In 1941, M. J. Pescor93 made a follow-up study of 4,766 patients released from the Lexington narcotics institution.

He was attempting to determine the present addiction status of these former patients of Lexington. Pescor tried to obtain this information from the F. B. I. which reported the re-arrests of these patients, from their probation officers who may have had them under supervision and from the patients themselves, primarily through letters. Pescor did not make any field studies nor did he have any means for determining the truth of a report by a patient or by a probation officer, that the patient was abstinent and no longer used drugs. Thus, on the one hand, Pescor was unable to obtain replies from a considerable percentage of the patients and, on the other hand, where the reply was favorable, there was some question as to whether it was reliable.

Pescor's conclusion was that the present addiction status could not be determined in 39.6% of the cases; 7% had died following release from the hospital; 39.9% relapsed to the use of drugs; and, 13.5% were reported as still abstinent. Even if we accept Pescor's figures as reliable, it is apparent that of the cases on which Pescor had data (39.9% relapsed and 13.5% abstinent), relapse had occurred in 3/4ths of the cases and only 1/4th of the patients could be deemed cured. More accurate tracing of the unreporting patients and more careful checking of those who reported themselves abstinent (through such devices as the use of Nallymorphine), would undoubtedly show that considerably less than 1/4th of the patients that pass through Lexington remain abstinent for any considerable period of time.

The high percentage of relapse after hospital treatment is experienced by other institutions besides Lexington. A study was made in California on 584 cases treated at the state narcotics hospital between the years 1928-1936. This study showed that only 15% of the cases could be deemed abstinent as of the date of the study and that 85% had relapsed; most of them during the 16 month parole period after release from the hospital.

In 1930, Dr. Alexander Lambert94 reported on 318 addicts voluntarily committed to Bellevue Hospital by a City Magistrate.
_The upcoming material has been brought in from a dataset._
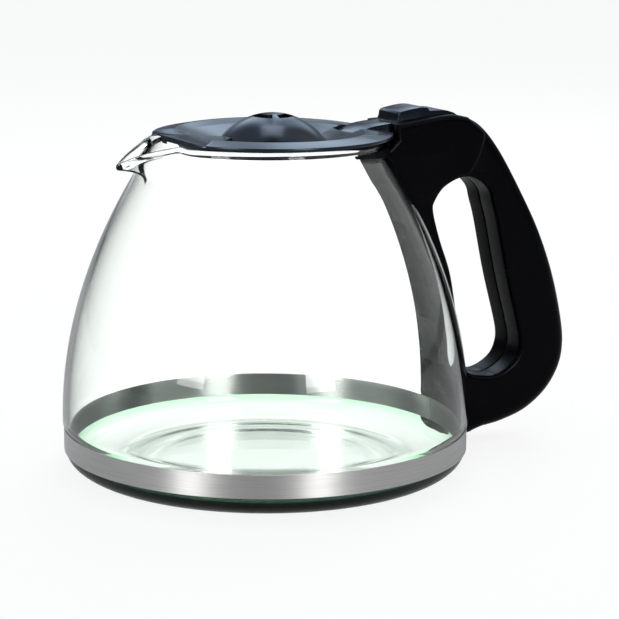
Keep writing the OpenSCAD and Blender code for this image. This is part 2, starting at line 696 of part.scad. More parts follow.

Of these addicts, 279 or 87%, admitted prior cures as against 39 or 13% who denied any prior cures.

More than half of these 279 addicts had "taken the cure" four or more times .

In 1951, Knight and Prout95 reported on a follow up study of 75 private patients treated at the New York Hospital, Westchester Division. These were, obviously, luxury patients who could pay for hospital treatment. Data as to addiction were available on only 38 of these 75 patients.

Less than half of these 38 patients (15) were reported as "abstaining" from drugs.

One might expect a considerably higher percentage of cures from an institution like Riverside, which attempts to select only promising cases for treatment and which takes only adolescent drug addicts to start with. Yet the N. Y.U.96 study made on the post hospitalization adjustment of 30 adolescent opiate addicts is quite discouraging. Only two of the patients remained abstinent during the period of one year after discharge from the hospital. Twenty-two of the thirty patients were reinstitutionalized one year after discharge, either in a jail or in a hospital.

In the light of the data, it is obvious that more careful studies of the effect of hospital treatment of drug addicts must be made. If it is true that most chronic addicts cannot be cured by present hospital methods, this fact should be known as quickly as possible. It may necessitate the complete revision of present methods of dealing with addicts.